What your Facebook picture reveals about you.

In an earlier post, I reviewed some research that showed how a picture of someone smiling at a young age, such as in high school yearbooks, could predict lower divorce rates later in life and even longer lifespan. The ability of one snapshot photo to convey so much information about a person, effects that last for many decades later, is quite remarkable.

Social media present a great opportunity to study these effects over shorter periods of time. People publish many pictures of themselves on sites such as Facebook that are easy to access. Moreover, previous studies used pictures that were formal, where people have to pose in front of a professional photographer. These pictures tend to evoke forced smiles that sometimes look awkward. On Facebook, people add their own pictures in more natural settings.

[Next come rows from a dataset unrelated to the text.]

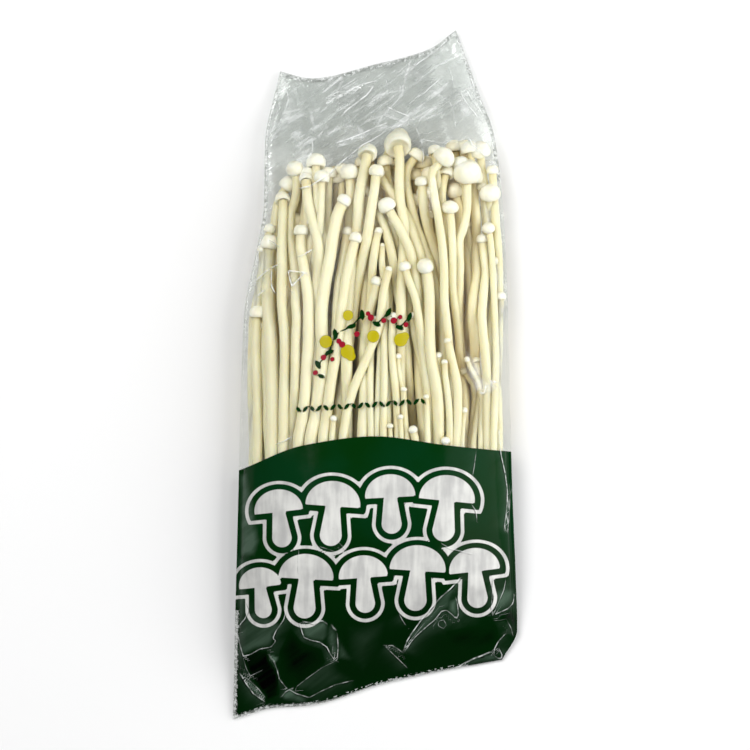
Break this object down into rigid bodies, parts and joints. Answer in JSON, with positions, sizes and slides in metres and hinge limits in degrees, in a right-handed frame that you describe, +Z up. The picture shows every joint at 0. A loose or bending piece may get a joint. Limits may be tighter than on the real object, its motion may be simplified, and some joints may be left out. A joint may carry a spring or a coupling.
{
  "type": "enoki mushroom bunch",
  "caption": "Fused bunch of long thin enoki mushrooms lying in a clear film bag with a printed green lower band.",
  "frame": {"origin": "middle of the bag's outline seen from above, on the surface that it lies on", "axes": "+Y runs along the stems to the caps and the empty top of the bag, +Z is up, away from the surface that the back of the bag lies on"},
  "size_m": [0.0984, 0.2386, 0.0278],
  "materials": {
    "mushroom": "moist cream stems with a satin sheen and whiter smooth caps",
    "front_film": "clear glossy packing film, wrinkled, with a dark green printed band over its lower part",
    "back_film": "clear glossy packing film with a plain dark green printed band over its lower part"
  },
  "bodies": {
    "root": {"enoki_bunch": "mushroom", "front_film": "front_film", "back_film": "back_film"}
  },
  "joints": []
}
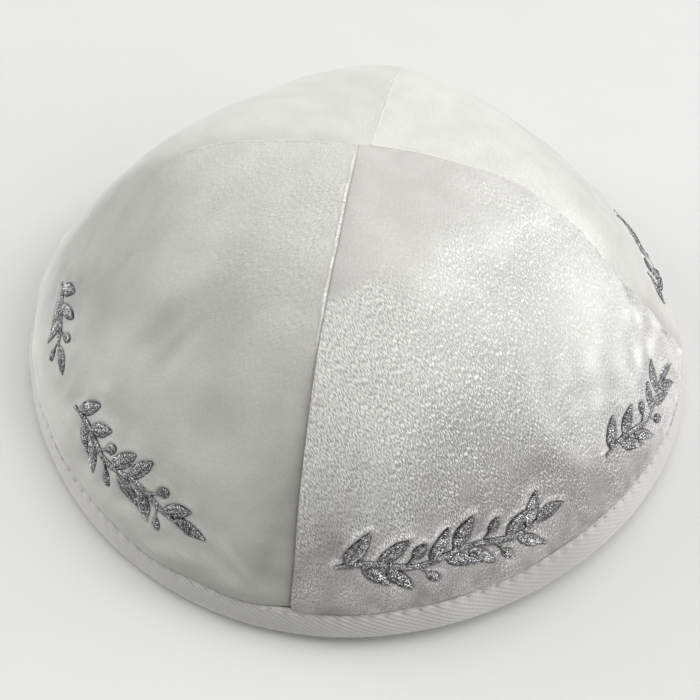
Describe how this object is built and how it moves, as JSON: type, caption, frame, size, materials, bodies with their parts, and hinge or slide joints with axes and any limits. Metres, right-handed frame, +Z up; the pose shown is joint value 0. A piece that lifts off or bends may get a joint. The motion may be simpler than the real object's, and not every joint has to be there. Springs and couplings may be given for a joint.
{
  "type": "kippah skullcap",
  "caption": "Soft velvet skullcap sewn from triangular panels, with a twill tape binding folded round its rim.",
  "frame": {"origin": "middle of the rim's bounding box, on the surface the cap rests on", "axes": "+Z up through the crown, -Y the front shown in the picture, +X the wearer's left when the front is worn forward"},
  "size_m": [0.1738, 0.1779, 0.0568],
  "materials": {
    "velvet": "short silver-white velvet pile with a soft sheen and silver thread embroidery above the rim",
    "twill_tape": "matt pale grey twill tape with fine slanted ribs and a row of lock stitches"
  },
  "bodies": {
    "root": {"panel_front_left": "velvet", "panel_front_right": "velvet", "panel_back_left": "velvet", "panel_back_right": "velvet", "rim_binding": "twill_tape"}
  },
  "joints": []
}
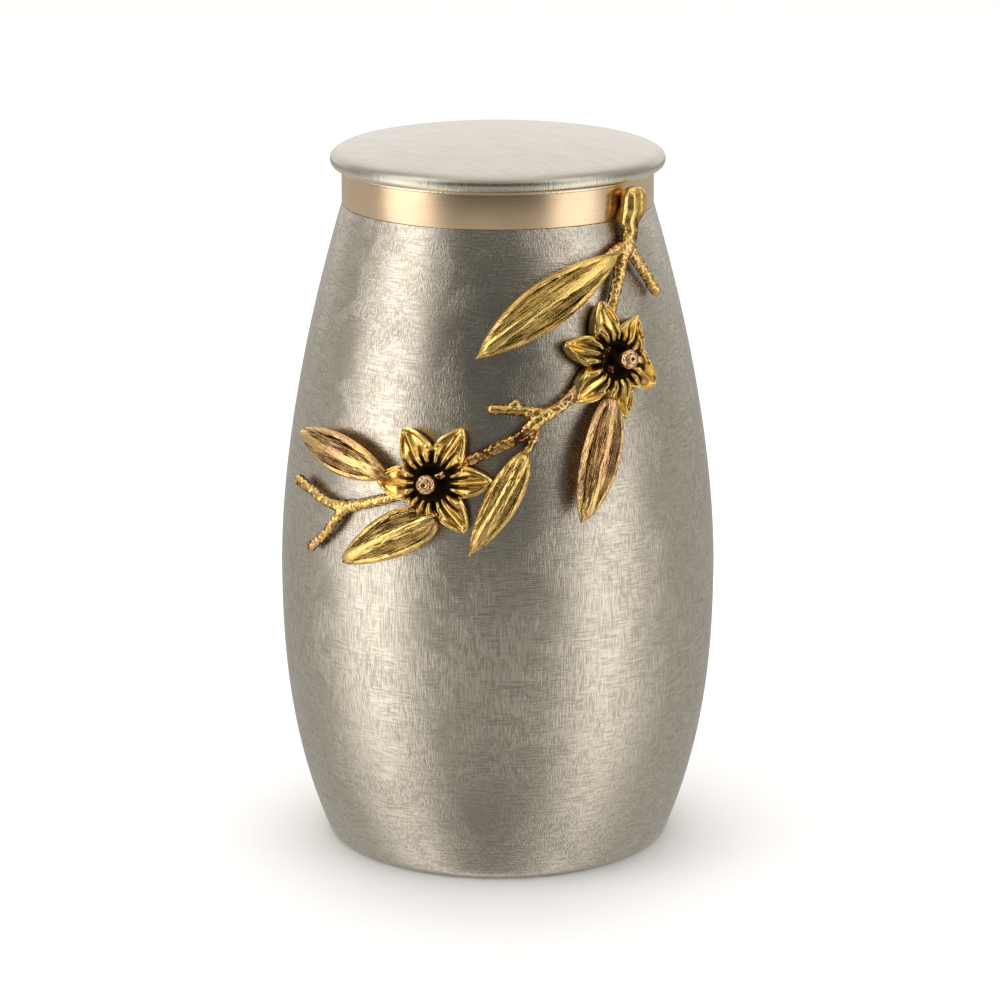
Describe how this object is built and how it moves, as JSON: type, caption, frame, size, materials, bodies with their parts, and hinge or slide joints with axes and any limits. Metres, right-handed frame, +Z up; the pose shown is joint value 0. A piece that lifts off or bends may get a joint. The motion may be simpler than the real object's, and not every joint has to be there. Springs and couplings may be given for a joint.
{
  "type": "cremation urn",
  "caption": "Hollow barrel-shaped metal urn with a lift-off lid, a smooth neck band and a cast branch of leaves and lily-like flowers on its front.",
  "frame": {"origin": "middle of the underside, on the surface that the urn stands on", "axes": "+Z up along the vessel's axis; the flower branch is on the side that faces -Y, and +X is to the right of someone who looks at it"},
  "size_m": [0.156, 0.1655, 0.2565],
  "materials": {
    "body_pewter": "pewter colour, cross-brushed in short fine strokes that look woven",
    "lid_pewter": "pale pewter colour with fine hairline brushing",
    "band_bronze": "smooth satin champagne bronze",
    "cast_bronze": "antique gold casting, dark brown in the hollows, with copper-pink patches"
  },
  "bodies": {
    "root": {"urn_body": "body_pewter", "neck_band": "band_bronze", "lid": "lid_pewter", "flower_branch": "cast_bronze"}
  },
  "joints": []
}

A new study surveyed 92 college students during their first semester at school, who had a Facebook profile picture that could be coded for smile intensity, and followed them for 3.5 years. As you can imagine, some students dropped out of school, and in the end, 48 students (20 males, 28 females) completed the full study. Students completed a questionnaire at the end of the first semester that measures how satisfied they are with their lives and how happy they are with their social relationships (friends, family and in general). At the end of their final semester in college, researchers retrieved their most recent profile picture and the students again completed the life satisfaction scale.

The results showed that, as in previous studies, women tended to smile more than men and with more intensity. For both sexes, smile intensity was correlated with the self-reported life satisfaction (at both points), and with social networks satisfaction. More importantly, even after controlling for how satisfied the students were after their first semester, smile intensity was a good predictor of changes in life satisfaction after 3.5 years.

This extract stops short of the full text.